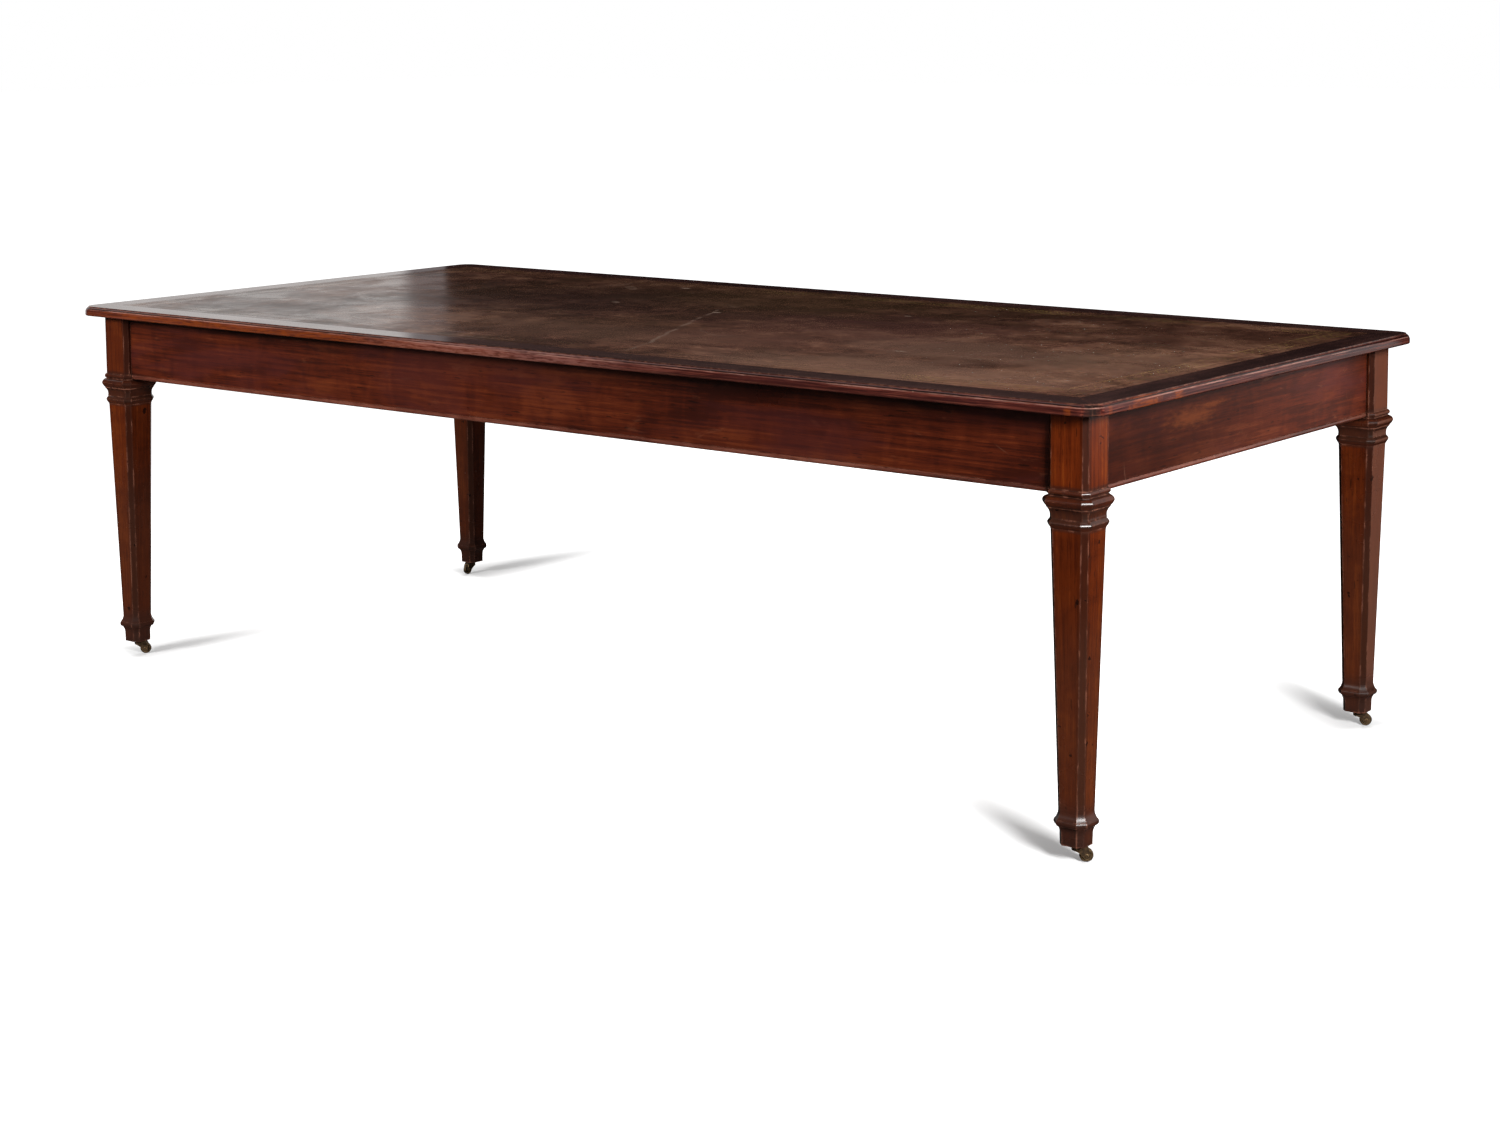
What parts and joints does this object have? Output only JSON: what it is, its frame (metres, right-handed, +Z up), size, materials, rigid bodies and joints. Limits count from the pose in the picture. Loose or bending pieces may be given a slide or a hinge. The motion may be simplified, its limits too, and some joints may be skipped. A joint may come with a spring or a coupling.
{
  "type": "library table",
  "caption": "Long library table with a leather-lined top, moulded tapering square legs with chamfered corners, and a small swivelling brass caster under each leg.",
  "frame": {"origin": "on the floor, under the centre of the top", "axes": "+X along the table's length, -Y towards the front long side, +Z up"},
  "size_m": [2.51, 1.18, 0.76],
  "materials": {
    "mahogany_leg": "old polished mahogany, vertical grain, worn arrises",
    "mahogany_rail": "old polished mahogany, horizontal grain",
    "mahogany_bead": "old polished mahogany moulding",
    "mahogany_border": "dark polished mahogany with worn edges",
    "inner_wood": "unpolished, planed",
    "leather": "worn brown hide with gilt tooled lines",
    "caster_brass": "aged, dulled brass",
    "wheel_brass": "aged brass with a worn tread",
    "steel": "dull steel"
  },
  "bodies": {
    "table": {"border_splines": "inner_wood", "caster_pivot_back_left": "steel", "caster_pivot_back_right": "steel", "caster_pivot_front_left": "steel", "caster_pivot_front_right": "steel", "caster_plate_back_left": "caster_brass", "caster_plate_back_right": "caster_brass", "caster_plate_front_left": "caster_brass", "caster_plate_front_right": "caster_brass", "caster_screws_back_left": "steel", "caster_screws_back_right": "steel", "caster_screws_front_left": "steel", "caster_screws_front_right": "steel", "cross_bearer_1": "inner_wood", "cross_bearer_2": "inner_wood", "glue_blocks_back_left": "inner_wood", "glue_blocks_back_right": "inner_wood", "glue_blocks_front_left": "inner_wood", "glue_blocks_front_right": "inner_wood", "leather_inset": "leather", "leg_back_left": "mahogany_leg", "leg_back_right": "mahogany_leg", "leg_front_left": "mahogany_leg", "leg_front_right": "mahogany_leg", "rail_back": "mahogany_rail", "rail_bead_back": "mahogany_bead", "rail_bead_front": "mahogany_bead", "rail_bead_left": "mahogany_bead", "rail_bead_right": "mahogany_bead", "rail_front": "mahogany_rail", "rail_left": "mahogany_rail", "rail_right": "mahogany_rail", "top_board_1": "inner_wood", "top_board_2": "inner_wood", "top_board_3": "inner_wood", "top_border_back": "mahogany_border", "top_border_front": "mahogany_border", "top_border_left": "mahogany_border", "top_border_right": "mahogany_border", "top_button_screws": "steel", "top_buttons": "inner_wood"},
    "horn_front_right": {"caster_horn_front_right": "caster_brass", "caster_axle_front_right": "caster_brass"},
    "wheel_front_right": {"caster_wheel_front_right": "wheel_brass"},
    "horn_back_right": {"caster_horn_back_right": "caster_brass", "caster_axle_back_right": "caster_brass"},
    "wheel_back_right": {"caster_wheel_back_right": "wheel_brass"},
    "horn_back_left": {"caster_horn_back_left": "caster_brass", "caster_axle_back_left": "caster_brass"},
    "wheel_back_left": {"caster_wheel_back_left": "wheel_brass"},
    "horn_front_left": {"caster_horn_front_left": "caster_brass", "caster_axle_front_left": "caster_brass"},
    "wheel_front_left": {"caster_wheel_front_left": "wheel_brass"}
  },
  "joints": [
    {"name": "swivel_front_right", "type": "hinge", "parent": "table", "child": "horn_front_right", "pos_m": [1.182, -0.517, 0.02], "axis": [0, 0, 1], "continuous": true},
    {"name": "roll_front_right", "type": "hinge", "parent": "horn_front_right", "child": "wheel_front_right", "pos_m": [1.195, -0.50684, 0.0115], "axis": [-0.6157, 0.788, 0], "continuous": true},
    {"name": "swivel_back_right", "type": "hinge", "parent": "table", "child": "horn_back_right", "pos_m": [1.182, 0.517, 0.02], "axis": [0, 0, 1], "continuous": true},
    {"name": "roll_back_right", "type": "hinge", "parent": "horn_back_right", "child": "wheel_back_right", "pos_m": [1.195, 0.52716, 0.0115], "axis": [-0.6157, 0.788, 0], "continuous": true},
    {"name": "swivel_back_left", "type": "hinge", "parent": "table", "child": "horn_back_left", "pos_m": [-1.182, 0.517, 0.02], "axis": [0, 0, 1], "continuous": true},
    {"name": "roll_back_left", "type": "hinge", "parent": "horn_back_left", "child": "wheel_back_left", "pos_m": [-1.182, 0.5005, 0.0115], "axis": [1, 0, 0], "continuous": true},
    {"name": "swivel_front_left", "type": "hinge", "parent": "table", "child": "horn_front_left", "pos_m": [-1.182, -0.517, 0.02], "axis": [0, 0, 1], "continuous": true},
    {"name": "roll_front_left", "type": "hinge", "parent": "horn_front_left", "child": "wheel_front_left", "pos_m": [-1.169, -0.50684, 0.0115], "axis": [-0.6157, 0.788, 0], "continuous": true}
  ]
}
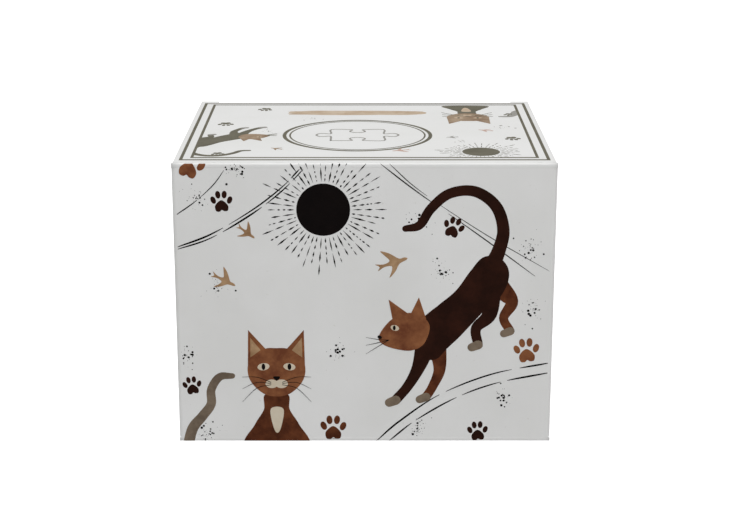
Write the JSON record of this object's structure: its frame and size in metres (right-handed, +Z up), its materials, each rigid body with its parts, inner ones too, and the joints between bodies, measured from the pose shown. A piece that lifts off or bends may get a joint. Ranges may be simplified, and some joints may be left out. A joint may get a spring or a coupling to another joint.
{
  "type": "boxed jigsaw puzzle",
  "caption": "Near-cubic printed tuck-end carton of fine corrugated board, holding a bag of jigsaw pieces and a folded picture leaflet.",
  "frame": {"origin": "middle of the carton's underside", "axes": "+Z up; +X to the right seen from the lid's hinge side; the lid and bottom panels are hinged on the -Y wall and tuck in at +Y"},
  "size_m": [0.13, 0.11, 0.1],
  "materials": {
    "printed_liner": "satin coated white, printed",
    "fluting": "matte",
    "inner_liner": "matte kraft",
    "crease": "satin coated white",
    "glue": "dry glue",
    "puzzle_board": "satin printed greyboard",
    "leaflet": "satin",
    "bag_film": "clear film"
  },
  "bodies": {
    "carton": {"back_wall_fluting": "fluting", "back_wall_inner_liner": "inner_liner", "back_wall_printed_liner": "printed_liner", "bottom_crease": "crease", "bottom_dust_flap_left_crease": "crease", "bottom_dust_flap_right_crease": "crease", "front_wall_fluting": "fluting", "front_wall_inner_liner": "inner_liner", "front_wall_printed_liner": "printed_liner", "glue_flap_fluting": "fluting", "glue_flap_inner_liner": "inner_liner", "glue_flap_printed_liner": "printed_liner", "jigsaw_pieces_layer_1": "puzzle_board", "jigsaw_pieces_layer_2": "puzzle_board", "jigsaw_pieces_layer_3": "puzzle_board", "jigsaw_pieces_layer_4": "puzzle_board", "jigsaw_pieces_layer_5": "puzzle_board", "jigsaw_pieces_layer_6": "puzzle_board", "joint_glue_line": "glue", "left_wall_fluting": "fluting", "left_wall_inner_liner": "inner_liner", "left_wall_printed_liner": "printed_liner", "lid_crease": "crease", "picture_leaflet": "leaflet", "puzzle_bag": "bag_film", "right_wall_fluting": "fluting", "right_wall_inner_liner": "inner_liner", "right_wall_printed_liner": "printed_liner", "top_dust_flap_left_crease": "crease", "top_dust_flap_right_crease": "crease"},
    "bottom_dust_flap_left": {"bottom_dust_flap_left_fluting": "fluting", "bottom_dust_flap_left_inner_liner": "inner_liner", "bottom_dust_flap_left_printed_liner": "printed_liner"},
    "bottom_dust_flap_right": {"bottom_dust_flap_right_fluting": "fluting", "bottom_dust_flap_right_inner_liner": "inner_liner", "bottom_dust_flap_right_printed_liner": "printed_liner"},
    "bottom": {"bottom_fluting": "fluting", "bottom_inner_liner": "inner_liner", "bottom_printed_liner": "printed_liner", "bottom_tuck_crease": "crease"},
    "bottom_tuck_flap": {"bottom_tuck_flap_fluting": "fluting", "bottom_tuck_flap_inner_liner": "inner_liner", "bottom_tuck_flap_printed_liner": "printed_liner"},
    "lid": {"lid_fluting": "fluting", "lid_inner_liner": "inner_liner", "lid_printed_liner": "printed_liner", "lid_tuck_crease": "crease"},
    "lid_tuck_flap": {"lid_tuck_flap_fluting": "fluting", "lid_tuck_flap_inner_liner": "inner_liner", "lid_tuck_flap_printed_liner": "printed_liner"},
    "top_dust_flap_left": {"top_dust_flap_left_fluting": "fluting", "top_dust_flap_left_inner_liner": "inner_liner", "top_dust_flap_left_printed_liner": "printed_liner"},
    "top_dust_flap_right": {"top_dust_flap_right_fluting": "fluting", "top_dust_flap_right_inner_liner": "inner_liner", "top_dust_flap_right_printed_liner": "printed_liner"}
  },
  "joints": [
    {"name": "lid_hinge", "type": "hinge", "parent": "carton", "child": "lid", "pos_m": [0, -0.0544, 0.0994], "axis": [1, 0, 0], "range_deg": [0, 175], "deforming": ["lid_crease"]},
    {"name": "lid_tuck_fold", "type": "hinge", "parent": "lid", "child": "lid_tuck_flap", "pos_m": [0, 0.05248, 0.09932], "axis": [1, 0, 0], "range_deg": [0, 87.5], "deforming": ["lid_tuck_crease"]},
    {"name": "top_dust_left_fold", "type": "hinge", "parent": "carton", "child": "top_dust_flap_left", "pos_m": [-0.0644, 0, 0.0976], "axis": [0, -1, 0], "range_deg": [0, 87.5], "deforming": ["top_dust_flap_left_crease"]},
    {"name": "top_dust_right_fold", "type": "hinge", "parent": "carton", "child": "top_dust_flap_right", "pos_m": [0.0644, 0, 0.0976], "axis": [0, 1, 0], "range_deg": [0, 87.5], "deforming": ["top_dust_flap_right_crease"]},
    {"name": "bottom_hinge", "type": "hinge", "parent": "carton", "child": "bottom", "pos_m": [0, -0.0544, 0.0006], "axis": [-1, 0, 0], "range_deg": [0, 175], "deforming": ["bottom_crease"]},
    {"name": "bottom_tuck_fold", "type": "hinge", "parent": "bottom", "child": "bottom_tuck_flap", "pos_m": [0, 0.05248, 0.00068], "axis": [-1, 0, 0], "range_deg": [0, 87.5], "deforming": ["bottom_tuck_crease"]},
    {"name": "bottom_dust_right_fold", "type": "hinge", "parent": "carton", "child": "bottom_dust_flap_right", "pos_m": [0.0644, 0, 0.0024], "axis": [0, -1, 0], "range_deg": [0, 87.5], "deforming": ["bottom_dust_flap_right_crease"]},
    {"name": "bottom_dust_left_fold", "type": "hinge", "parent": "carton", "child": "bottom_dust_flap_left", "pos_m": [-0.0644, 0, 0.0024], "axis": [0, 1, 0], "range_deg": [0, 87.5], "deforming": ["bottom_dust_flap_left_crease"]}
  ],
  "couplings": [
    {"joint": "lid_tuck_fold", "follows": "lid_hinge", "ratio": 0.5},
    {"joint": "top_dust_left_fold", "follows": "lid_hinge", "ratio": 0.5},
    {"joint": "top_dust_right_fold", "follows": "lid_hinge", "ratio": 0.5},
    {"joint": "bottom_tuck_fold", "follows": "bottom_hinge", "ratio": 0.5},
    {"joint": "bottom_dust_right_fold", "follows": "bottom_hinge", "ratio": 0.5},
    {"joint": "bottom_dust_left_fold", "follows": "bottom_hinge", "ratio": 0.5}
  ]
}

......

**Task brief**
For the data above, state how many lines contain "parts"; the number is the whole answer.

**Reply**
2